O gazeteciye anlatıyor..
“Biz 28 Şubat’tan dolayı değil, ortağımız çürük çıktığı için gittik. Ortağımızın içerisindeki 50 kişiyi tehditle Meclis’teki çoğunluğumuzu ortadan kaldırdılar. Hepsi arkadaşlarımız. Şimdi geliyorlar, nasıl tehdit edildiklerini bize anlatıyorlar. ‘Beni çağırdılar, tehdit ettiler. Bana Yassıada’daki odamı gösterdiler. Çok özür dilerim sizden’ diyorlar.

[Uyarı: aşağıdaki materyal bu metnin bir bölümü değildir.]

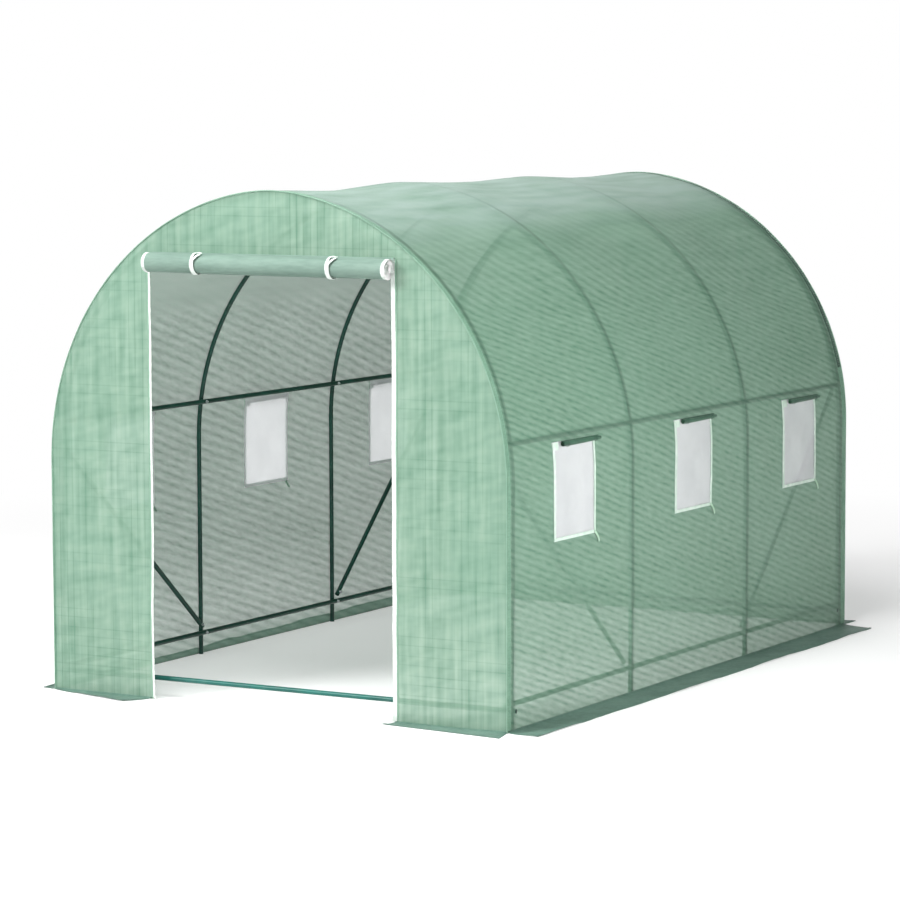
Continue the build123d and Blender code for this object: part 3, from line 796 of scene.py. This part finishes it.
# Seams where the ends are sewn to the cover: a rolled edge, a hem and stitches
seam_u = ticks([0.0, U_SPRING, U_JOIN, U_RIDGE, U_END - U_JOIN, U_END - U_SPRING, U_END], 0.016)
for name, s in (("front", -1.0), ("rear", 1.0)):
    parts = Parts()
    px, pz, nx, nz = arch(seam_u, 0.0042)
    bead = np.stack([px, np.full(px.shape, s * (HALF_L + 0.0006)), pz], -1)
    parts.tube(bead, 0.0026 + 0.0003 * noise(seam_u * 25, 0, 61), 8, 0)
    C = cover_point(seam_u, s * (HALF_L - 0.0155 - (0.004 if s > 0 else 0.0)), 0.0004)
    O = np.stack([nx, 0 * nx, nz], -1)
    # hem on the cover: dark over the rear arch, plain elsewhere
    arc = [i for i in range(len(seam_u)) if U_SPRING + 0.22 <= seam_u[i] <= U_END - U_SPRING - 0.22]
    for part, dark in ((range(0, arc[0] + 1), 0), (arc, 1), (range(arc[-1], len(seam_u)), 0)):
        part = list(part)
        parts.ribbon(C[part], (0, 1, 0), O[part], 0.022 if s < 0 else 0.030, 0.0009, 2 if (dark and s > 0) else 1)
    if s > 0:
        fx, fz, _, _ = arch(seam_u, 0.0150)
        F = np.stack([fx, np.full(fx.shape, s * (HALF_L + 0.0006)), fz], -1)
        parts.ribbon(F, O, (0, s, 0), 0.010, 0.0005, 0)
    seam = parts.done("seam_" + name, [M_SEAM, M_ROOF_HEM, M_REAR_HEM])
    soften(seam, 50)
    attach(seam, "root")
    threads = Parts()
    for dy, out, kind in ((0.0100, 0.0014, "roof"), (0.0215, 0.0014, "roof"), (0.0, 0.0, "face")):
        if s < 0 and kind == "face":
            continue
        us = np.arange(0.012, U_END - 0.01, 0.0105)
        if kind == "roof":
            A = cover_point(us - 0.0027, s * (HALF_L - dy), out)
            B = cover_point(us + 0.0027, s * (HALF_L - dy), out)
        else:
            ax, az, _, _ = arch(us - 0.0027, 0.0150)
            bx, bz, _, _ = arch(us + 0.0027, 0.0150)
            A = np.stack([ax, np.full(ax.shape, s * (HALF_L + 0.0015)), az], -1)
            B = np.stack([bx, np.full(bx.shape, s * (HALF_L + 0.0015)), bz], -1)
        for a, b in zip(A, B):
            threads.prism(a, b, 0.0006, 0.0006, 4, 0)
    thread = threads.done("stitching_" + name, [M_THREAD])
    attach(thread, "root")

# ---------------------------------------------------------------------------
# Ground flaps: the loose strips of cloth that lie on the ground round the foot
# ---------------------------------------------------------------------------
flap_pieces = []


def ground_flap(name, wall_a, wall_b, out_a, out_b, seed):
    """A strip from a line at the wall's foot to an outer edge on the ground."""
    wall_a, wall_b, out_a, out_b = (np.array(q, float) for q in (wall_a, wall_b, out_a, out_b))
    run = np.linalg.norm(wall_b - wall_a)
    n = int(run / 0.016) + 2
    t = np.linspace(0, 1, n)[:, None, None]
    v = np.concatenate([[0.0, 0.03, 0.07], np.linspace(0.13, 1.0, 11)])[None, :, None]
    A = wall_a + (wall_b - wall_a) * t
    B = out_a + (out_b - out_a) * t
    along = (t * run)[..., 0]
    out_dir = (B - A) / np.linalg.norm(B - A, axis=-1, keepdims=True)
    B = B + out_dir * (0.0045 * noise(along[..., None] * 5.0, 0, seed))
    Q = A + (B - A) * v
    depth = np.linalg.norm(B - A, axis=-1)
    d = depth * v[..., 0]
    z = 0.0009 + 0.0065 * np.exp(-d / 0.007)
    lift = np.clip(noise(along * 4.2, d * 7.0 + 1.3, seed + 1), 0, 1) * 0.0060
    lift = lift + np.clip(noise(along * 13.0, d * 11.0, seed + 2), 0, 1) * 0.0022
    z = z + lift * smooth(0.25, 1.0, v[..., 0])
    V = np.concatenate([Q, z[..., None]], -1)
    uv = np.stack([np.broadcast_to(along, z.shape), d], -1)
    piece = name.replace("ground_flap", "ground_sheet")
    ob = grid_piece(piece, V, M_FLAP, uv)
    sol = ob.modifiers.new("cloth", "SOLIDIFY")
    sol.thickness = 0.0009
    sol.offset = 1.0
    # the turned and sewn outer edge
    parts = Parts()
    edge = V[:, -1] + np.array((0, 0, 0.0007))
    inner = V[:, -2] + np.array((0, 0, 0.0007))
    side = edge - inner
    side /= np.linalg.norm(side, axis=1)[:, None]
    parts.ribbon(edge - side * 0.006, side, (0, 0, 1), 0.013, 0.0010, 0)
    hem = parts.done(piece + "_hem", [M_FLAP])
    soften(hem, 50)
    for o in (ob, hem):
        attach(o, "root")
    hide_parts(name)
    return ob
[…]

Bunun üzerine ortağımız Çiller Hanımefendi geldi, ‘Maalesef 50 vekilimiz hükümetten desteğini çekti’ dedi. Biz de böylece 291 imzayla seçim kararı aldık. Çünkü Çiller Hanım, ‘Ben seçime gideceğim ve bu 50 kişiyi temizleyeceğim’ dedi.”
Sonrası malum..
“Bizim koalisyon protokolümüze göre erken seçim kararı alındığında başbakan değişecekti. Biz de verdiğimiz söze sadık olduğumuz için Çiller Hanımefendi’ye, ’Hay hay’dedik ve istifa edip başbakanlığı kendilerine bıraktık. Ben Demirel’in önüne 28 Haziran’da önce 291 imzalı kâğıdı koydum, dedim ki: ’Bak, üç ay içinde seçime gidilecek. Bu bir. Ben protokolümüz gereği çekiliyorum, vazifeyi Çiller Hanımefendi’ye vermeniz için. Bu da iki.’
Ama o, ertesi günü bile beklemeden Mesut Bey’i çağırdı ve görevi ona verdi. Çünkü seçim olsaydı biz daha büyük çoğunlukla gelecektik.”